§ **Exercise brief**
Extract each line of the data below exactly as written.

--- START OF Data excerpt ---

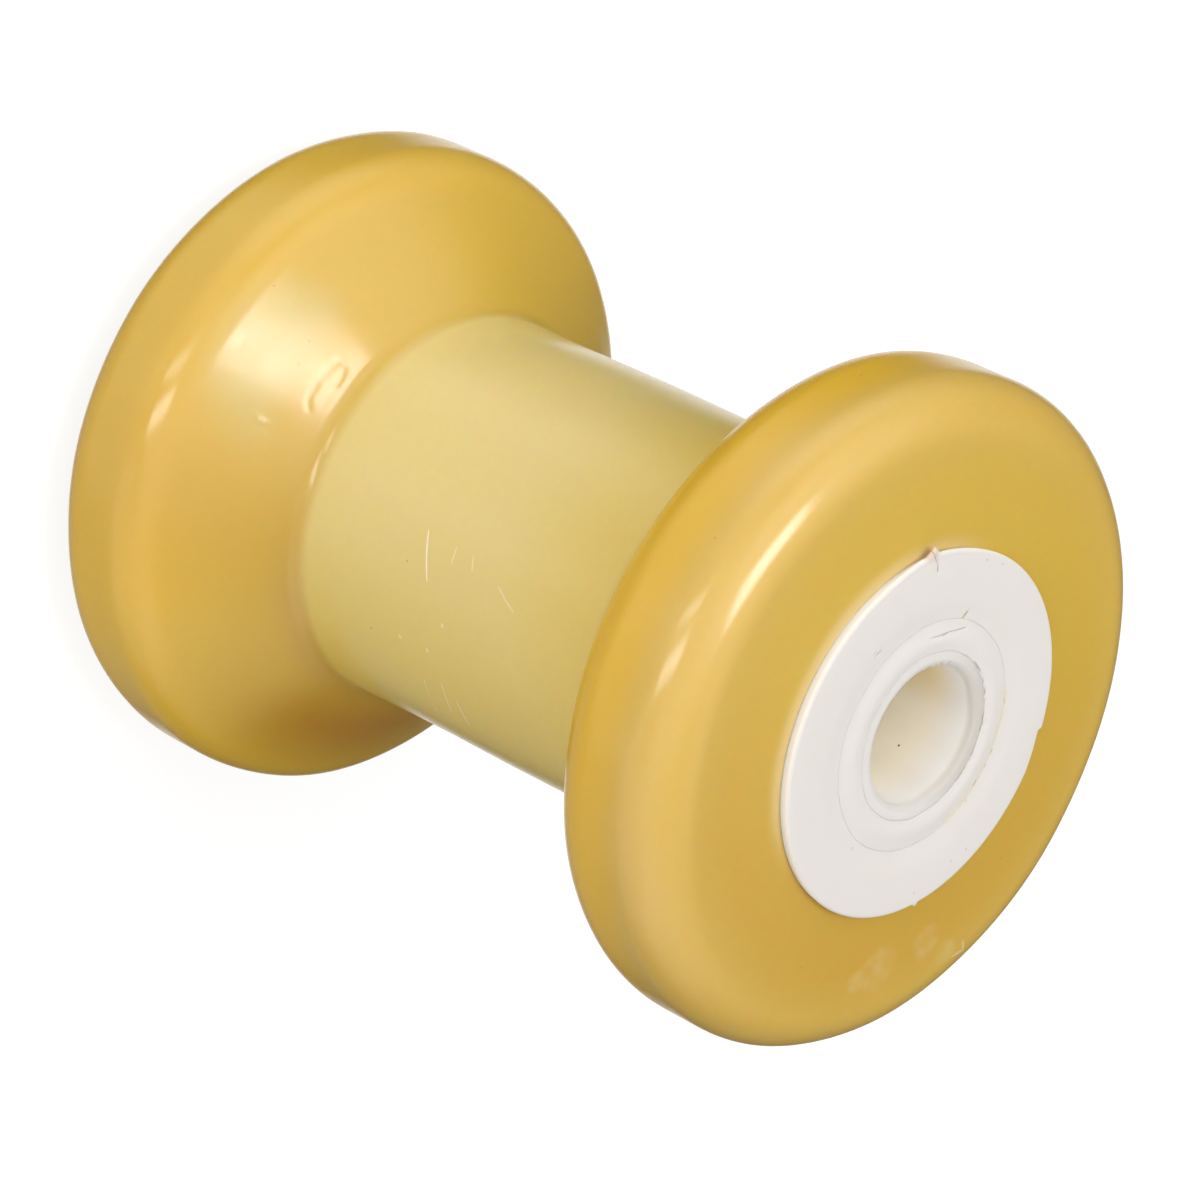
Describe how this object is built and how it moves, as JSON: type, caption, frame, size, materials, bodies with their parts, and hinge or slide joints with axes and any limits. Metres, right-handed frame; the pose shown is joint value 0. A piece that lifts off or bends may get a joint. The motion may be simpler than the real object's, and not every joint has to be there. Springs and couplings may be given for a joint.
{
  "type": "boat trailer roller",
  "caption": "Keel roller for a boat trailer: amber spool with two rounded flanges and a straight barrel, on a white hub with a through bore for a shaft.",
  "frame": {"origin": "middle of the roller, on the axis it rolls about", "axes": "+Z along the axis, up out of the end that the picture shows; the roller stands on its other end"},
  "size_m": [0.0798, 0.0798, 0.1044],
  "materials": {
    "amber_polyurethane": "satin translucent amber",
    "white_hub_plastic": "satin",
    "white_tube_plastic": "satin",
    "cream_sleeve_plastic": "satin"
  },
  "bodies": {
    "root": {"tread": "amber_polyurethane", "hub": "white_hub_plastic", "hub_tube": "white_tube_plastic", "bearing_sleeve": "cream_sleeve_plastic"}
  },
  "joints": []
}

--- END OF Data excerpt ---

§ **Written response**
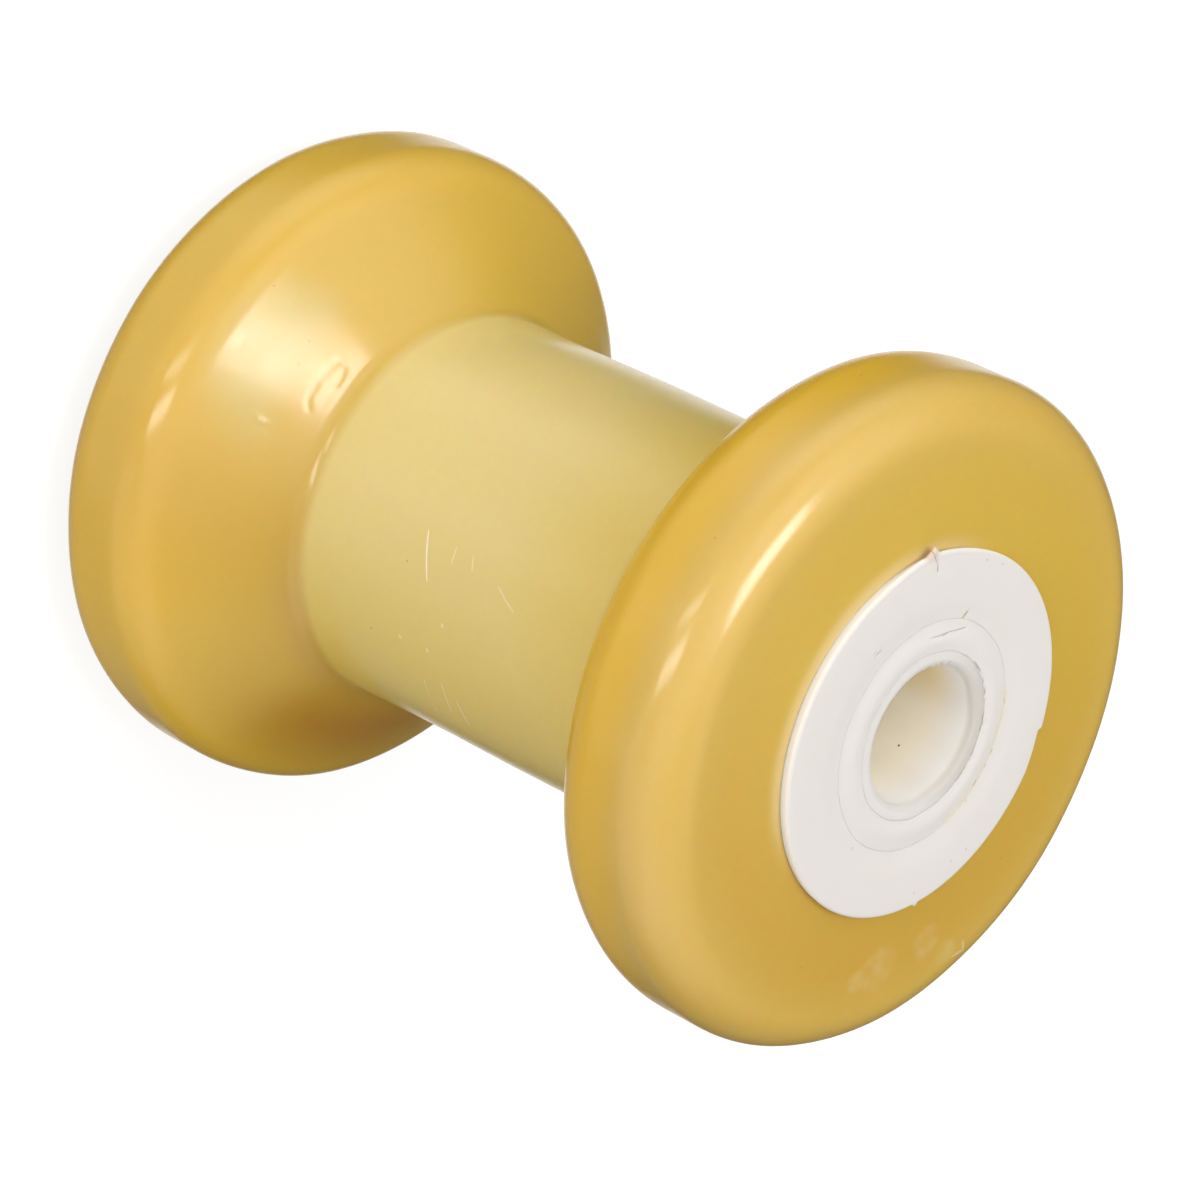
Describe how this object is built and how it moves, as JSON: type, caption, frame, size, materials, bodies with their parts, and hinge or slide joints with axes and any limits. Metres, right-handed frame; the pose shown is joint value 0. A piece that lifts off or bends may get a joint. The motion may be simpler than the real object's, and not every joint has to be there. Springs and couplings may be given for a joint.
{
  "type": "boat trailer roller",
  "caption": "Keel roller for a boat trailer: amber spool with two rounded flanges and a straight barrel, on a white hub with a through bore for a shaft.",
  "frame": {"origin": "middle of the roller, on the axis it rolls about", "axes": "+Z along the axis, up out of the end that the picture shows; the roller stands on its other end"},
  "size_m": [0.0798, 0.0798, 0.1044],
  "materials": {
    "amber_polyurethane": "satin translucent amber",
    "white_hub_plastic": "satin",
    "white_tube_plastic": "satin",
    "cream_sleeve_plastic": "satin"
  },
  "bodies": {
    "root": {"tread": "amber_polyurethane", "hub": "white_hub_plastic", "hub_tube": "white_tube_plastic", "bearing_sleeve": "cream_sleeve_plastic"}
  },
  "joints": []
}